Merill Lynch‘s Kash Rangan today cut his rating on shares of Microsoft (MSFT) from Buy to Neutral for the first time since September of 2008, and cut his price target to $33 from $35, writing that he “remained optimistic” the shares could continue to perform past the October 26th retail debut of Windows 8 last year, but that “six months post launch, despite more available touch-based devices, Win 8 lacks momentum, challenging our optimism.”
Microsoft shares today are down 7 cents at $28.48. The stock is down 10% since the October Windows debut.
Rangan cut his estimates for Microsoft for the fiscal year ending in June to $79.3 billion in revenue and $2.77 in net profit per share from a prior $79.9 billion and $2.91 per share, below the consensus $79.4 billion and $2.83 per share.

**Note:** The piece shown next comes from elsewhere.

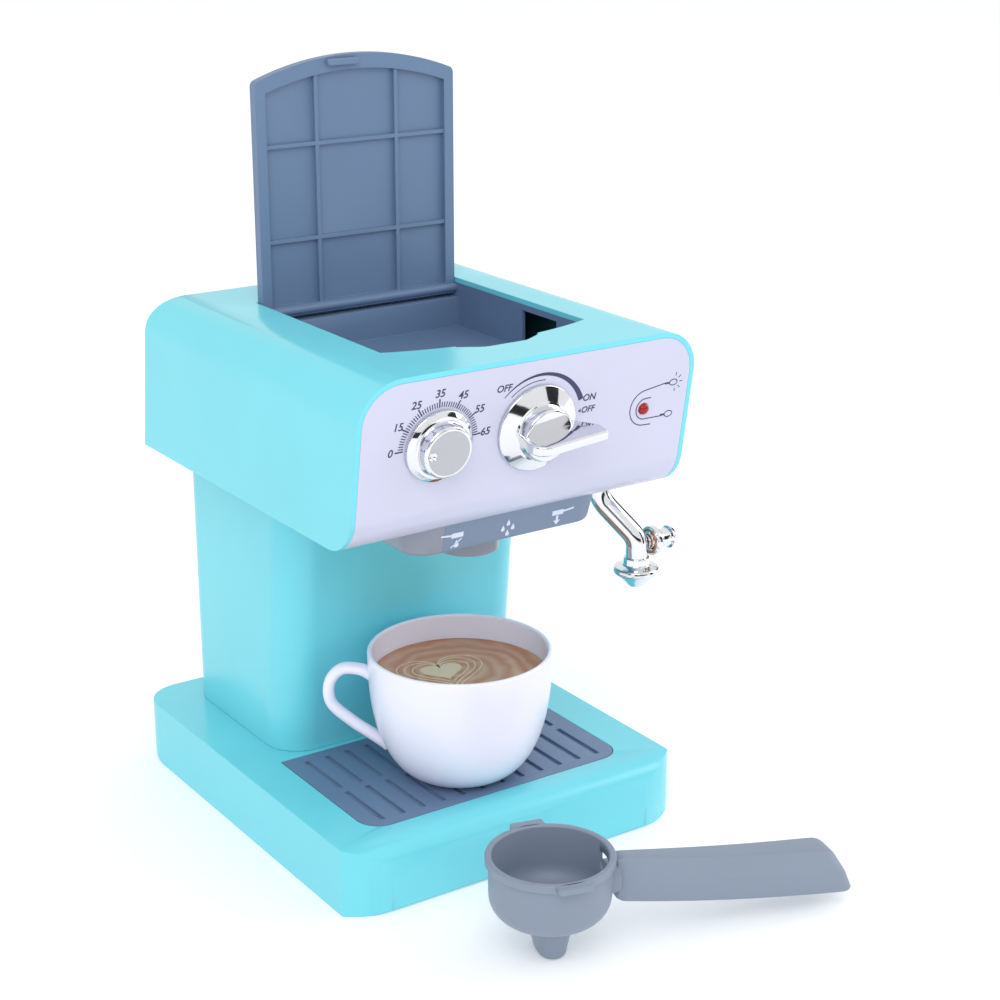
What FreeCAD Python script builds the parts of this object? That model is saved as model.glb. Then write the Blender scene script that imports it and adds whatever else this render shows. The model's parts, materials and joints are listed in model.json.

Rangan cites data from his colleagues covering computer hardware at a Merrill Lynch technology conference held recently in Taiwan that suggest a weakening PC market, down perhaps 5% in units this calendar year, worse than his prior expectation for a 3% decline, he writes.
That puts Microsoft consumer revenue at risk, he writes:
MSFT is up 8-9% in recent weeks in anticipation of Haswell/Bay Trail/Blue but it is time for a breather to re-assess the risks. We could be wrong with our downgrade if we get unit growth in Win 8-based PCs and tablets in C14. While investors are concerned about the risk to $5b revs (est 25% of Windows revs coming from consumer), resulting in ~$0.30 hit to EPS, we would get more positive once the Street stops focusing on Win and shifts focus to MBD and Server and Tools.
Moreover, Rangan sees limited prospects for a PC rebound in the back half of this year:
Virtually all suppliers/distributors agreed that notebook unit decline in C1Q13 was/is worse than anticipated and expect C2Q13 units to remain flattish Q/Q. In fact, the 2013 outlook for most points to another year of unit decline for notebooks (down ~5% Y/Y). Overall sell-through around Chinese New Year was poor, and as a result, we will likely see a greater notebook inventory adjustment in April/May, prior to Intel’s Haswell launch and inventory replenishment in June [...] We also believe that expectations of a 2H seasonal rebound are built on hope with healthy skepticism. The European economy is still contracting and is a headwind. Trends out of distribution companies in Europe (retail in Europe is higher than US) and a really competitive market in the US (margins getting hit and demand spotty) continue to be weak. In addition, price points still appear to be still too high on ultrabooks/thin-and-light and lack of touch screen product at reasonable prices is also an issue. In addition, we believe the tablet cannibalization that was maybe overstated at first (i.e. was more of a wallet decision at first due to macro) is becoming more of an issue. As more enterprises allow tablets onto their infrastructure, more are them using for work purposes [The PC supply chain hopes Haswell-based notebooks with touch functions will reignite muted Win 8 PC demand in C2H13, including some refresh in the commercial segment (Win XP at the end of support in early 2014). Most PC industry participants our Hardware team met with expect touch notebooks to represent 20-40% of total notebooks by the end of C2013 (~10-20mn quarterly run rate) vs. <10% in C1Q13 (~4mn runrate), which we believe could prove to be aggressive. The availability and pricing of touch panels remain key factors. As additional production capacity for touch panels comes online (e.g. TPK plans to expand NB capacity to 1.8mn/3mn in C3Q/4Q13 from 1.2mn today), we expect current supply constraints to be resolved and touch panel price premium to narrow closer to ~$50 in C3Q13 (vs. $70-100 today).
Reflecting on Microsoft's payouts to shareholders, and a low valuation that he puts at 10.3 times this year's projected earnings per share, Rangan concludes those desirable qualities are not enough:
The MSFT bull case was low valuation and capital return, which are not the issues. It has admirably solved for revenue, EPS, cash flow and billings, but confidence is lacking in unit growth of Win 8 consumer devices [...] It is difficult to pivot the investment case on MSFT till the fog of consumer Win 8 lifts.